The table httparchive.scratchspace.2020_06_01_mobile_set_cookies contains all of the Set-Cookie headers for every single request. I would avoid counting the occurances from this since there are often multiple cookies set on a single request. However you can count the distinct request urls to get a feel for whether a SameSite cookie was set.

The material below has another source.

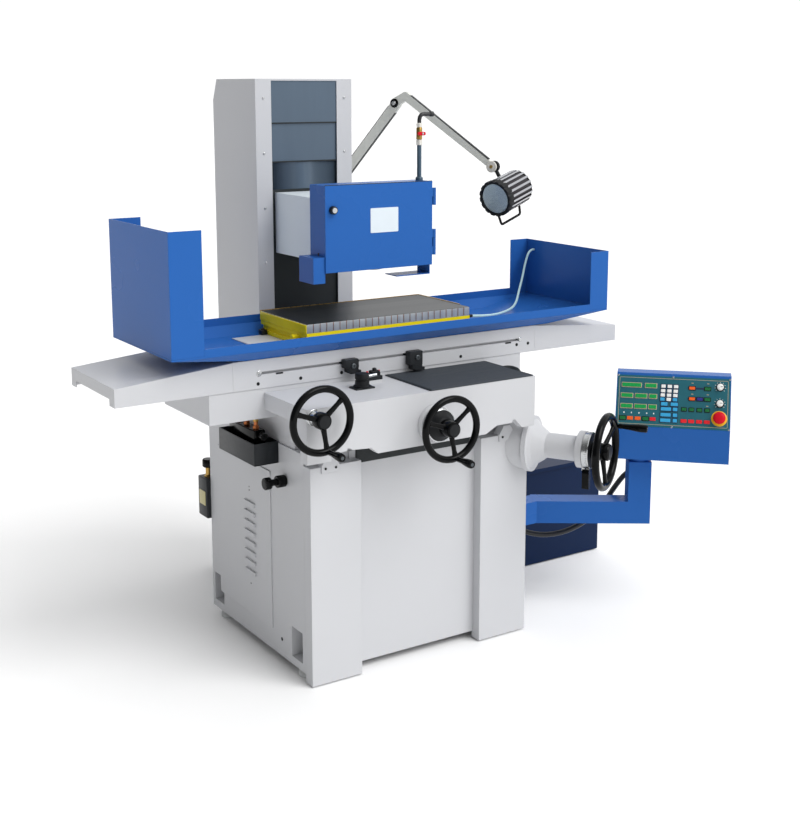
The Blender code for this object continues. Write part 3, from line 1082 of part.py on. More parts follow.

Here’s an example of a query counting the requests with a SameSite cookie per CDN. Note that I’m using my scratchspace cookies table, JOINing the summary_requests table, and counting the distinct urls. (processes 73GB)
SELECT
_cdn_provider,
COUNT(DISTINCT summary_requests.url) AS samesite_cookies
FROM
`httparchive.scratchspace.2020_06_01_mobile_set_cookies` AS cookies
INNER JOIN
`httparchive.summary_requests.2020_06_01_mobile` AS summary_requests
ON NET.HOST(page) = NET.HOST(summary_requests.url)
WHERE
LOWER(set_cookie) LIKE "%samesite%"
GROUP BY
_cdn_provider
ORDER BY samesite_cookies DESC
This gives you number of requests, but not %s. You’d need the number of requests served by each CDN to do that comparison. For that I would run the following (processes 2.8GB):
SELECT
_cdn_provider,
COUNT(*) AS requests
FROM
`httparchive.summary_requests.2020_06_01_mobile` AS summary_requests
GROUP BY
_cdn_provider
ORDER BY requests DESC
Then combine the results and calculate the %s. I did this and you can see the results below
Hi @paulcalvano, thanks so much for the analysis. Your results are definitely interesting, but I’m looking to get this done on a more recurring basis (to chart it over time) and so I’d prefer to do most of the work in one step. I altered the query to no longer JOIN two tables, but now I’m a bit lost on how to get the percentage. The following query should get the total URLs with the Same Site Cookie and organize by CDN, but I’m unsure about how to get the percentages in this case. Since the table I’m effectively utilizing here is only those URLs which contain the header, I don’t know how to count the total URLs to get a percentage. Any help in this fashion would be much appreciated.
SELECT
JSON_EXTRACT(payload, '$._cdn_provider') as cdn,
COUNT(0) as totalSS,
ROUND(COUNT(0) * 100 / _______, 2) as pct
FROM
`httparchive.requests.2020_07_01_desktop`,
UNNEST(SPLIT(extractHeader(payload, 'Set-Cookie'), ';')) AS directive
WHERE
STARTS_WITH(TRIM(directive), 'SameSite')
GROUP BY
cdn
ORDER BY
pct DESC
I haven’t tested this at all but at a glance, maybe something like this would do the trick?
SELECT
JSON_EXTRACT(payload, '$._cdn_provider') as cdn,
COUNTIF(STARTS_WITH(TRIM(directive), 'SameSite')) as totalSS,
COUNT(0) AS total,
ROUND(COUNTIF(STARTS_WITH(TRIM(directive), 'SameSite')) * 100 / COUNT(0), 2) as pct
FROM
`httparchive.requests.2020_07_01_desktop`,
UNNEST(SPLIT(extractHeader(payload, 'Set-Cookie'), ';')) AS directive
GROUP BY
cdn
ORDER BY
pct DESC
Worked perfectly @rviscomi, thanks! Just one minor typo though for anyone else who may attempt to run this, there should only be two parentheses after ‘SameSite’ right before the FROM line.
Also, @rviscomi any idea on how to narrow this down to only use base pages rather than including every URL? I was planning on using the value within headers from the payload to get the base URL, but I’m not quite sure how to make that work with the directive in this framework.